As nationwide support for the legalization of sports betting grows, the American Gaming Association (AGA) has launched yet another lobbying effort in hopes of convincing Congress to repeal a 25-year federal ban.
In a press release issued on June 12, the AGA announced the formation of the American Sports Betting Coalition (ASBC).
The ASBC already lists several prominent national organizations among its membership, including the AGA’s own Illegal Gambling Advisory Board, along with the Fraternal Order of Police, the National District Attorneys Association, the Major County Sheriffs Association, the U.S. Conference of Mayors, and the National Conference of State Legislatures.
Chief among the ASBC’s stated objectives will be pursuing a prompt repeal of the Professional and Amateur Sports Protection Act (PAPSA) of 1992, a federal law which bans sports betting in all but four American states (Nevada, Delaware, Oregon, and Montana).
Geoff Freeman, president and CEO of the American Gaming Association, issued a statement outlining the impetus for the ASBC’s formation:
“Big Government’s 1992 sports betting prohibition has failed to protect sports, fans and communities.
We are partnering with local and state elected officials, law enforcement and other diverse interests to tell Washington to get out of the way.

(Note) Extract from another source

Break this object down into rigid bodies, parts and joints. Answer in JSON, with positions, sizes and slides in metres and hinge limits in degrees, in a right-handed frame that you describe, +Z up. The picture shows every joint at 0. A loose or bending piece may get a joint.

Regulated sports betting is what fans want and sports integrity demands.”
The AGA’s announcement cited a recent survey commissioned by the organization in May, and conducted by Greenberg Quinlan Rosner Research, which found that 55 percent of Americans support a repeal of PAPSA. The same survey also concluded that 72 percent of American sports fans would like to see PAPSA repealed, thus allowing individual states to set up their own regulated sports betting industries.
Also cited was a newly released study conducted by Oxford Research, which found that illicit sports betting currently constitutes a market valued at $150 billion. Per the Oxford Research findings, legalization would create up to 152,000 employment positions, while generating $5.3 billion in tax revenue across the municipal, state, and federal levels.

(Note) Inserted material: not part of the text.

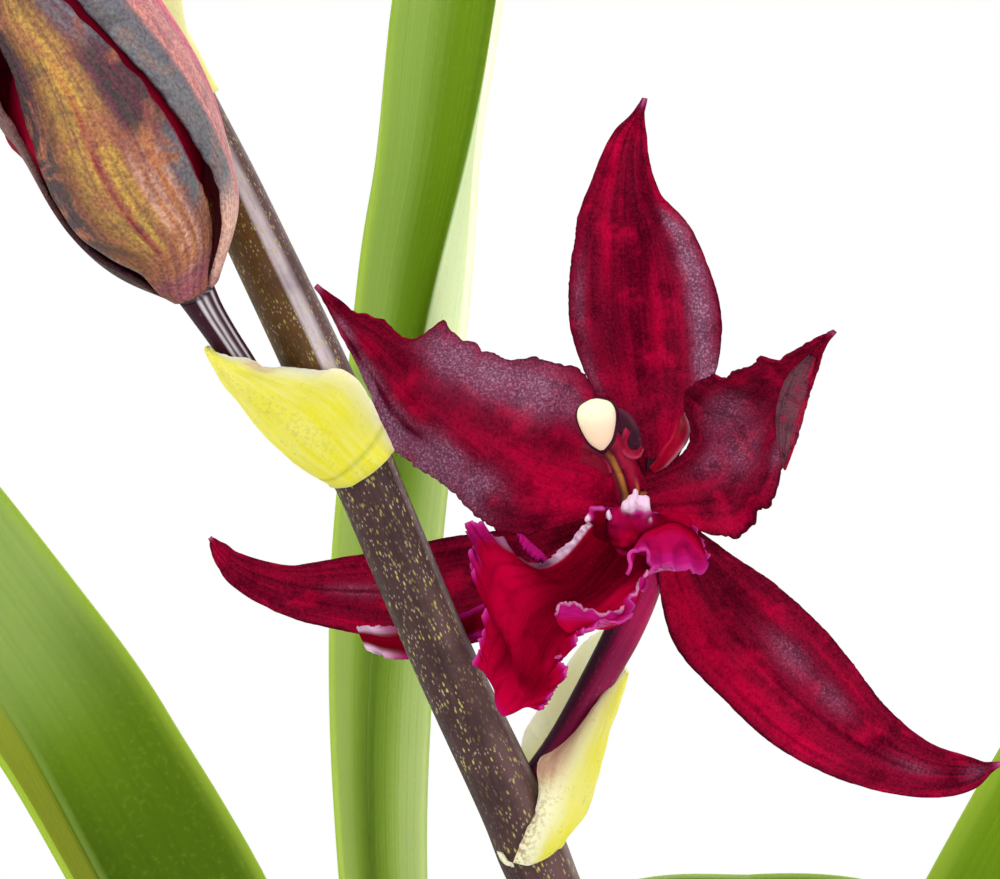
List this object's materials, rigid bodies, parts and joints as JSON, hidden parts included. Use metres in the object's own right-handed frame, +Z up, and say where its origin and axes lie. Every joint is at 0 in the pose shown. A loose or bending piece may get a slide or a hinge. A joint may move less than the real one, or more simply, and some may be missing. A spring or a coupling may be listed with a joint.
{
  "type": "potted orchid",
  "caption": "Potted orchid with flattened pseudobulbs, strap leaves and an arching spike that carries a dark red open flower, an opening bud and closed buds, in a plain clay pot of bark.",
  "frame": {"origin": "centre of the pot's foot, on the surface that it stands on", "axes": "+Z up; -Y towards the viewer of the open flower's front; +X to that viewer's right"},
  "size_m": [0.3606, 0.2385, 0.4651],
  "materials": {
    "clay": "unglazed terracotta, matt, with faint turning rings",
    "bark": "coarse dry bark chips, rough",
    "bulb": "living plant tissue, smooth and slightly waxy, green to olive",
    "leaf": "living leaf, satin mid green with a paler midrib",
    "stem": "living flower stem, satin dark brown-purple with cream flecks",
    "bract": "thin dry-edged bract, satin lemon yellow with brown stipple",
    "stalk": "living flower stalk, glossy dark purple with pale streaks",
    "petal": "living petal tissue, velvety crimson mottled with dark maroon",
    "lip": "living petal tissue, velvety crimson with magenta frilled edges",
    "column": "living flower tissue, waxy red with orange streaks",
    "cap": "waxy ivory anther cap with a peach lower half",
    "bud": "living sepal tissue, olive gold with purple freckles and margins",
    "root": "corky silver-grey root covering, matt"
  },
  "bodies": {
    "root": {"anther_cap": "cap", "bark": "bark", "bud_bract": "bract", "bud_petals": "petal", "bud_sepal_left": "bud", "bud_sepal_near": "bud", "bud_sepal_right": "bud", "bud_stalk": "stalk", "column": "column", "dorsal_sepal": "petal", "flower_bract": "bract", "flower_spike": "stem", "flower_stalk": "stalk", "leaf_back_arch": "leaf", "leaf_back_left": "leaf", "leaf_low_left": "leaf", "leaf_low_right": "leaf", "leaf_middle_back": "leaf", "leaf_side_left": "leaf", "leaf_side_right": "leaf", "leaf_view_left": "leaf", "leaf_view_middle": "leaf", "leaf_view_right": "leaf", "left_petal": "petal", "left_sepal": "petal", "lip": "lip", "lower_1_sheath": "bract", "lower_2_sheath": "bract", "pot": "clay", "pseudobulb_back": "bulb", "pseudobulb_front": "bulb", "pseudobulb_middle": "bulb", "right_petal": "petal", "right_sepal": "petal", "root_back": "root", "root_front": "root", "root_left": "root", "root_right": "root", "tip_bud": "bud", "upper_1_bract": "bract", "upper_1_bud": "bud", "upper_1_stalk": "stalk", "upper_2_bract": "bract", "upper_2_bud": "bud", "upper_2_stalk": "stalk", "upper_3_bract": "bract", "upper_3_bud": "bud", "upper_3_stalk": "stalk"}
  },
  "joints": []
}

Several public figures aligned with the ASBC offered comment on PAPSA as part of the organization’s rollout, including Wisconsin attorney general Brad Schimel. Applying his expertise as a member of the National Association of Attorneys General Executive Committee, Schimel offered his legal opinion on PAPSA’s viability:
“PASPA is unconstitutional and a failed law. I, along with several of my colleagues from other states, believe we must respect state sovereignty.
The rampant illegal sports betting that currently exists continues to fuel other criminal activities and provides no consumer protections. States should be able to determine for themselves how to address the issue.”
Ed Davis, who served as Boston Police Commissioner between 2006 and 2013, offered a glimpse into his personal experience as a law enforcement officer, and the unintended consequences of a blanket sports betting ban:
“I have worked organized crime cases; I have seen first-hand the footprint of illegal gambling into large criminal enterprises.
I’ve worked closely with AGA the last two years as part of its Illegal Gambling Advisory Board to thoughtfully study these issues; it’s clear to me we need to regulate sports betting; it’s time to get practical about public safety.”
Mick Cornett, mayor of Oklahoma City and president of the United States Conference of Mayors, framed the PAPSA debate as a states’ rights issue:
“The overwhelming majority of Americans agree that allowing sports betting is something for the people of each state to decide, not the federal government.
Also, the potential revenue would be great for our local economics; and the tools for law enforcement would make our communities safer.”
The ASBC announcement coincides with reports that the AGA has held a series of informal meetings in New York City over the last year, convening with representatives for the Player’s Unions of the NFL, NBA, MLB, and NHL. The meetings were held to discuss the possible impact of PAPSA’s repeal, which the AGA views as an inevitability given the current political climate.